TASK DESCRIPTION = Extract every line below, verbatim.

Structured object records
——————

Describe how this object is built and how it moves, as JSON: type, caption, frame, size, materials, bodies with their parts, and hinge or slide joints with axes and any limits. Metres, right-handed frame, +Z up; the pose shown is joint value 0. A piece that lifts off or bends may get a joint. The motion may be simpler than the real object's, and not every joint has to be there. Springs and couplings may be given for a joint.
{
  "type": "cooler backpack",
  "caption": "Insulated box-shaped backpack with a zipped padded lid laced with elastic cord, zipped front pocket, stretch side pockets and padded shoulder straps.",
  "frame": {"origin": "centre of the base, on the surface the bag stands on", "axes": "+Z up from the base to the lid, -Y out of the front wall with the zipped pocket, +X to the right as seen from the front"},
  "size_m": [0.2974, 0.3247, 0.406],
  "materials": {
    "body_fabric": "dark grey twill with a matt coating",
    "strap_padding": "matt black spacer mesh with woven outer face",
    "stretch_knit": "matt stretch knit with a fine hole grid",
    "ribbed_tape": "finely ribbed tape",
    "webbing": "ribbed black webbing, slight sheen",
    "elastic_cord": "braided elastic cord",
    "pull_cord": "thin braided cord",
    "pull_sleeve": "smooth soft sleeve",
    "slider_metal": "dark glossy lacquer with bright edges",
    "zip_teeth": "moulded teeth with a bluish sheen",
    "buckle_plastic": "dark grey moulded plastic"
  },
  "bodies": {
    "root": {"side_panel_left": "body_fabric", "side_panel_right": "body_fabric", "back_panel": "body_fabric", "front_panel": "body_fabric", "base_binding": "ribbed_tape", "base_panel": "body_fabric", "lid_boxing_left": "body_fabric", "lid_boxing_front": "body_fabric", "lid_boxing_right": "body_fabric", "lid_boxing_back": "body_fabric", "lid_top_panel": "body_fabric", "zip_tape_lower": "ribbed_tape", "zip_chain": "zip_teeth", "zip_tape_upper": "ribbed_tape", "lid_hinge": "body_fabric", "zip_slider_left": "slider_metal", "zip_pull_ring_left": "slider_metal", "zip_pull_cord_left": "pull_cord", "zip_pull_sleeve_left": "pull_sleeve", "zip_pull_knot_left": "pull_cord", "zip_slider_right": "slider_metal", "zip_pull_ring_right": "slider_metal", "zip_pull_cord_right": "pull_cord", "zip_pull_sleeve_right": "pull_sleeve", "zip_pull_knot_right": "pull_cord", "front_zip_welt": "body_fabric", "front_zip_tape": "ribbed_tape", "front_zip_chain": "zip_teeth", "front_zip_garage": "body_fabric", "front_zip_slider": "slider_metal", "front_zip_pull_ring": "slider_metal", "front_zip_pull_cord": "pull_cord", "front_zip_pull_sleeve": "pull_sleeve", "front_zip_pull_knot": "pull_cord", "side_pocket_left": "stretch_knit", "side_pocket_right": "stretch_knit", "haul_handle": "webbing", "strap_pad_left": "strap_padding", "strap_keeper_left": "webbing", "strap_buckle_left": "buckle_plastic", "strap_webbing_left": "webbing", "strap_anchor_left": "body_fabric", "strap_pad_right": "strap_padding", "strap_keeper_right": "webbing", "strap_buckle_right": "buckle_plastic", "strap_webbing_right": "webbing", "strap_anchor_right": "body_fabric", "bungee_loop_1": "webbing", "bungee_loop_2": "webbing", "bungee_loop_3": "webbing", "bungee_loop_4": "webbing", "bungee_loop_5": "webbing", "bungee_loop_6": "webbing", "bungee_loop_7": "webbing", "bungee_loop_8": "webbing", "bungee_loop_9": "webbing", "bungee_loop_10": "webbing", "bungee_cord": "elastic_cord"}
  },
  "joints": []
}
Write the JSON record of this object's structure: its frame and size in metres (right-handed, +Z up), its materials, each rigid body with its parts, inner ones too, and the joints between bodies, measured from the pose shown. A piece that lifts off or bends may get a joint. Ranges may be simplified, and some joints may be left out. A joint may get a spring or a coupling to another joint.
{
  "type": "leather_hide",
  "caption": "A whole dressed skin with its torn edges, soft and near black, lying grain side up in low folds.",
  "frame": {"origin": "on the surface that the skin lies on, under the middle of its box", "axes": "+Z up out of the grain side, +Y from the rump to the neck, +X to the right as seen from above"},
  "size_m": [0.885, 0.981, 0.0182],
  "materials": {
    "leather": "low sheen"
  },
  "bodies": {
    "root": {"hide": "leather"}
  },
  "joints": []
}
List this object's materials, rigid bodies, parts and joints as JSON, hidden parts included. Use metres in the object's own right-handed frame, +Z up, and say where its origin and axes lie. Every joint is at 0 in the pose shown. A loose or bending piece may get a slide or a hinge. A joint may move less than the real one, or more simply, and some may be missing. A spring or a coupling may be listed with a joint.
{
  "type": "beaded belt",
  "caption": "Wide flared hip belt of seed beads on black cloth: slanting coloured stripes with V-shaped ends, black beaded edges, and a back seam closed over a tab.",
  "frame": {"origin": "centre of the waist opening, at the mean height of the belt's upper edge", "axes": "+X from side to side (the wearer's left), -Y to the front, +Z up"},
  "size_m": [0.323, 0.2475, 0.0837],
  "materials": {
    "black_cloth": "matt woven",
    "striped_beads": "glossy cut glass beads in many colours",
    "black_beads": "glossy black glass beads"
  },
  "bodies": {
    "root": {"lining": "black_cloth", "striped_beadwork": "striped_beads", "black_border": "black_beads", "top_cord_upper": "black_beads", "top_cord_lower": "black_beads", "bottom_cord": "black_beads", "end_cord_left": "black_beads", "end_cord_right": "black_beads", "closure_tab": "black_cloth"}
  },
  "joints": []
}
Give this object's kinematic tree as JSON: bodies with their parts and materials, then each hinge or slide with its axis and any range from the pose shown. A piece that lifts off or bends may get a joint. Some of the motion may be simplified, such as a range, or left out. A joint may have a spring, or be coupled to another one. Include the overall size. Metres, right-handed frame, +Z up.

——————

ANSWER TO THE EXERCISE =
Describe how this object is built and how it moves, as JSON: type, caption, frame, size, materials, bodies with their parts, and hinge or slide joints with axes and any limits. Metres, right-handed frame, +Z up; the pose shown is joint value 0. A piece that lifts off or bends may get a joint. The motion may be simpler than the real object's, and not every joint has to be there. Springs and couplings may be given for a joint.
{
  "type": "cooler backpack",
  "caption": "Insulated box-shaped backpack with a zipped padded lid laced with elastic cord, zipped front pocket, stretch side pockets and padded shoulder straps.",
  "frame": {"origin": "centre of the base, on the surface the bag stands on", "axes": "+Z up from the base to the lid, -Y out of the front wall with the zipped pocket, +X to the right as seen from the front"},
  "size_m": [0.2974, 0.3247, 0.406],
  "materials": {
    "body_fabric": "dark grey twill with a matt coating",
    "strap_padding": "matt black spacer mesh with woven outer face",
    "stretch_knit": "matt stretch knit with a fine hole grid",
    "ribbed_tape": "finely ribbed tape",
    "webbing": "ribbed black webbing, slight sheen",
    "elastic_cord": "braided elastic cord",
    "pull_cord": "thin braided cord",
    "pull_sleeve": "smooth soft sleeve",
    "slider_metal": "dark glossy lacquer with bright edges",
    "zip_teeth": "moulded teeth with a bluish sheen",
    "buckle_plastic": "dark grey moulded plastic"
  },
  "bodies": {
    "root": {"side_panel_left": "body_fabric", "side_panel_right": "body_fabric", "back_panel": "body_fabric", "front_panel": "body_fabric", "base_binding": "ribbed_tape", "base_panel": "body_fabric", "lid_boxing_left": "body_fabric", "lid_boxing_front": "body_fabric", "lid_boxing_right": "body_fabric", "lid_boxing_back": "body_fabric", "lid_top_panel": "body_fabric", "zip_tape_lower": "ribbed_tape", "zip_chain": "zip_teeth", "zip_tape_upper": "ribbed_tape", "lid_hinge": "body_fabric", "zip_slider_left": "slider_metal", "zip_pull_ring_left": "slider_metal", "zip_pull_cord_left": "pull_cord", "zip_pull_sleeve_left": "pull_sleeve", "zip_pull_knot_left": "pull_cord", "zip_slider_right": "slider_metal", "zip_pull_ring_right": "slider_metal", "zip_pull_cord_right": "pull_cord", "zip_pull_sleeve_right": "pull_sleeve", "zip_pull_knot_right": "pull_cord", "front_zip_welt": "body_fabric", "front_zip_tape": "ribbed_tape", "front_zip_chain": "zip_teeth", "front_zip_garage": "body_fabric", "front_zip_slider": "slider_metal", "front_zip_pull_ring": "slider_metal", "front_zip_pull_cord": "pull_cord", "front_zip_pull_sleeve": "pull_sleeve", "front_zip_pull_knot": "pull_cord", "side_pocket_left": "stretch_knit", "side_pocket_right": "stretch_knit", "haul_handle": "webbing", "strap_pad_left": "strap_padding", "strap_keeper_left": "webbing", "strap_buckle_left": "buckle_plastic", "strap_webbing_left": "webbing", "strap_anchor_left": "body_fabric", "strap_pad_right": "strap_padding", "strap_keeper_right": "webbing", "strap_buckle_right": "buckle_plastic", "strap_webbing_right": "webbing", "strap_anchor_right": "body_fabric", "bungee_loop_1": "webbing", "bungee_loop_2": "webbing", "bungee_loop_3": "webbing", "bungee_loop_4": "webbing", "bungee_loop_5": "webbing", "bungee_loop_6": "webbing", "bungee_loop_7": "webbing", "bungee_loop_8": "webbing", "bungee_loop_9": "webbing", "bungee_loop_10": "webbing", "bungee_cord": "elastic_cord"}
  },
  "joints": []
}
Write the JSON record of this object's structure: its frame and size in metres (right-handed, +Z up), its materials, each rigid body with its parts, inner ones too, and the joints between bodies, measured from the pose shown. A piece that lifts off or bends may get a joint. Ranges may be simplified, and some joints may be left out. A joint may get a spring or a coupling to another joint.
{
  "type": "leather_hide",
  "caption": "A whole dressed skin with its torn edges, soft and near black, lying grain side up in low folds.",
  "frame": {"origin": "on the surface that the skin lies on, under the middle of its box", "axes": "+Z up out of the grain side, +Y from the rump to the neck, +X to the right as seen from above"},
  "size_m": [0.885, 0.981, 0.0182],
  "materials": {
    "leather": "low sheen"
  },
  "bodies": {
    "root": {"hide": "leather"}
  },
  "joints": []
}
List this object's materials, rigid bodies, parts and joints as JSON, hidden parts included. Use metres in the object's own right-handed frame, +Z up, and say where its origin and axes lie. Every joint is at 0 in the pose shown. A loose or bending piece may get a slide or a hinge. A joint may move less than the real one, or more simply, and some may be missing. A spring or a coupling may be listed with a joint.
{
  "type": "beaded belt",
  "caption": "Wide flared hip belt of seed beads on black cloth: slanting coloured stripes with V-shaped ends, black beaded edges, and a back seam closed over a tab.",
  "frame": {"origin": "centre of the waist opening, at the mean height of the belt's upper edge", "axes": "+X from side to side (the wearer's left), -Y to the front, +Z up"},
  "size_m": [0.323, 0.2475, 0.0837],
  "materials": {
    "black_cloth": "matt woven",
    "striped_beads": "glossy cut glass beads in many colours",
    "black_beads": "glossy black glass beads"
  },
  "bodies": {
    "root": {"lining": "black_cloth", "striped_beadwork": "striped_beads", "black_border": "black_beads", "top_cord_upper": "black_beads", "top_cord_lower": "black_beads", "bottom_cord": "black_beads", "end_cord_left": "black_beads", "end_cord_right": "black_beads", "closure_tab": "black_cloth"}
  },
  "joints": []
}
Give this object's kinematic tree as JSON: bodies with their parts and materials, then each hinge or slide with its axis and any range from the pose shown. A piece that lifts off or bends may get a joint. Some of the motion may be simplified, such as a range, or left out. A joint may have a spring, or be coupled to another one. Include the overall size. Metres, right-handed frame, +Z up.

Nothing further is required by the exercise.